Cheyenne Tunic Sew Along Day 4: Sleeve Binding and Sleeves
Welcome to day 4 of the Cheyenne Tunic sew along! Today is admittedly a longer day, but I’m trying to get this done in 5 posts so you guys can finish your shirts this week! We’ll be constructing the sleeve bindings and sleeves today, so just take it one step at a time and you’ll be great!
For this version, we’ll be constructing the 3/4 sleeves. The sleeve bindings are the big difference between the 3/4 and long sleeve, but I’ll be demonstrating the long sleeve placket in a later post, don’t worry! This type of opening is called a continuous bound placket and can actually be used in several places on a garment, not just a sleeve opening. You may also want to try it on a neckline or in the skirt portion of a dress with a waist seam to provide room for dressing.
First up, press your sleeve bindings along one long edge 1/4″ to the wrong side.
Find the marked line on your sleeve. Start sewing 1/4″ away from the line at the sleeve hem. As you sew toward the top of the line, decrease your seam allowance until you stop just above the top of the line with almost no seam allowance at all – about 1/16″.
At the top of the line, leave your needle down and pivot so you can begin sewing back down to the hem. Increase your seam allowance so that you end up back at 1/4″ when you reach the hem. Your sleeve slit line should now look like this, with an angled stitch line on both sides of it. Carefully cut along the slit line, up to but not through your stitches.
Open up the sleeve along the line you just cut until your stitch line is perfectly vertical. Pin the cut line right sides together with the unfolded edge of the binding. Maintain an even distance between the stitch line and the edge of the binding. As you can see, this will mean that the cut line forms a wide “v” shape and doesn’t align with the binding except at the very top and the very bottom. The binding will extend past the sleeve cut line for now.
Begin sewing JUST to the left of the previous stitch line, catching the sleeve and binding in your seam. Your edge stitch foot will also be very helpful here, as you can follow the seam line with the metal guide and have your needle 1 or 2 spaces to the left.
When you get to the apex of the “v”, there will be lots of extra fabric trying to bunch up under your needle. Stop with the needle down frequently and shift the fabric out of the way so you don’t end up with any puckers sewn into the seam.

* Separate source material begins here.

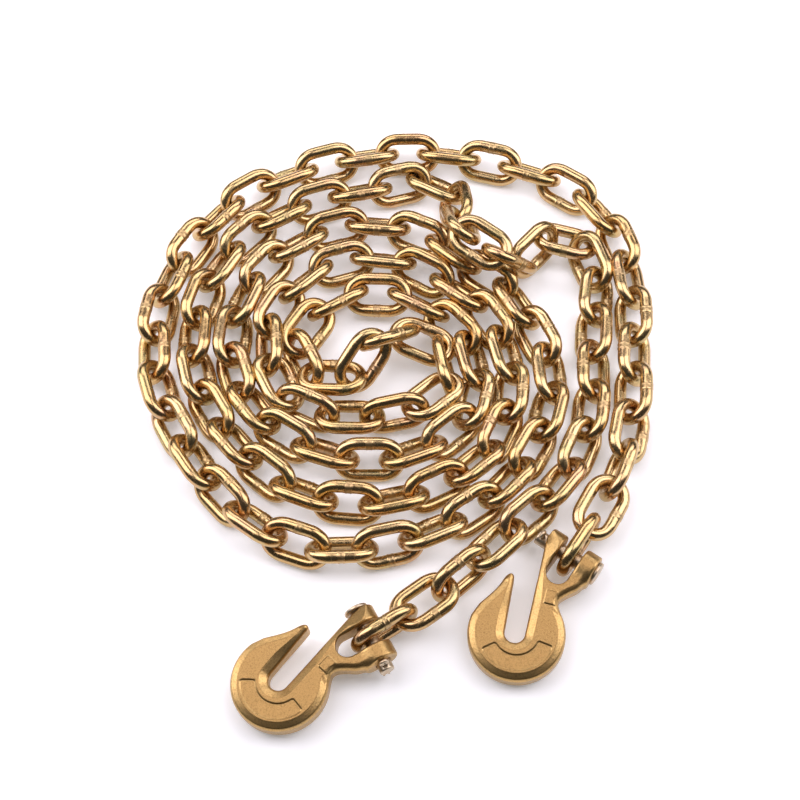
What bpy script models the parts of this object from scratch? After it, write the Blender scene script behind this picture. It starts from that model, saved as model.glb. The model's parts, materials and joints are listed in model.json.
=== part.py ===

Sew along the mark you made (or skip the mark and just eye ball it – it’s a very small area and the angle of your seam here will not affect the outcome). Be sure not to catch the sleeve in this seam, but come as close to the juncture of the binding and sleeve as possible.
Because the sleeves are mirror images of one another, the plackets will need to be pressed in opposite directions. Pictured are the left and right sleeves, respectively. Fold your bindings so they match the pictures. On the left sleeve, the overlap area should be on the left, on the right sleeve it should be on the right. Once you have them pressed in the right direction, baste the overlap area at the hem to keep it in place.
At the sleeve cap, sew two gathering seams between the front and back notches using a 1/4″ seam allowance and then a 1/2″ seam allowance. (A gathering seam is made by lengthening your stitches as long as they will go. On my machine, that’s 5.)
The following instructions will produce a French seam between the sleeve and the body of the shirt. You can also just sew the sleeve to the shirt using a 5/8″ seam allowance and finish the seams if desired.
For French seams, pin the sleeve and the shirt body WRONG sides together. Make sure the left sleeve is being attached to the left side of the shirt and vice versa. The front of the sleeve has 1 notch whereas the back has 2 notches to differentiate. First pin them together at the shoulder notch/shoulder seam. Then pin the edges of the sleeve to the ends of the sleeve curve on the shirt, as shown.
Sew the sleeve and shirt WRONG sides together using a 3/8″ seam allowance. Shift the sleeve as you sew to avoid creating puckers. If you get a few small puckers it’s ok, we’ll be sewing another seam with a deeper seam allowance next. Trim your seam allowances to 1/8″. This seam allowance needs to be trimmed very small otherwise it will show on the outside of the shirt.
You did it! Great job powering through. Tomorrow all we have left are the side seams, hemming, and the cuffs, all of which are very straight forward and easy! We’re almost there!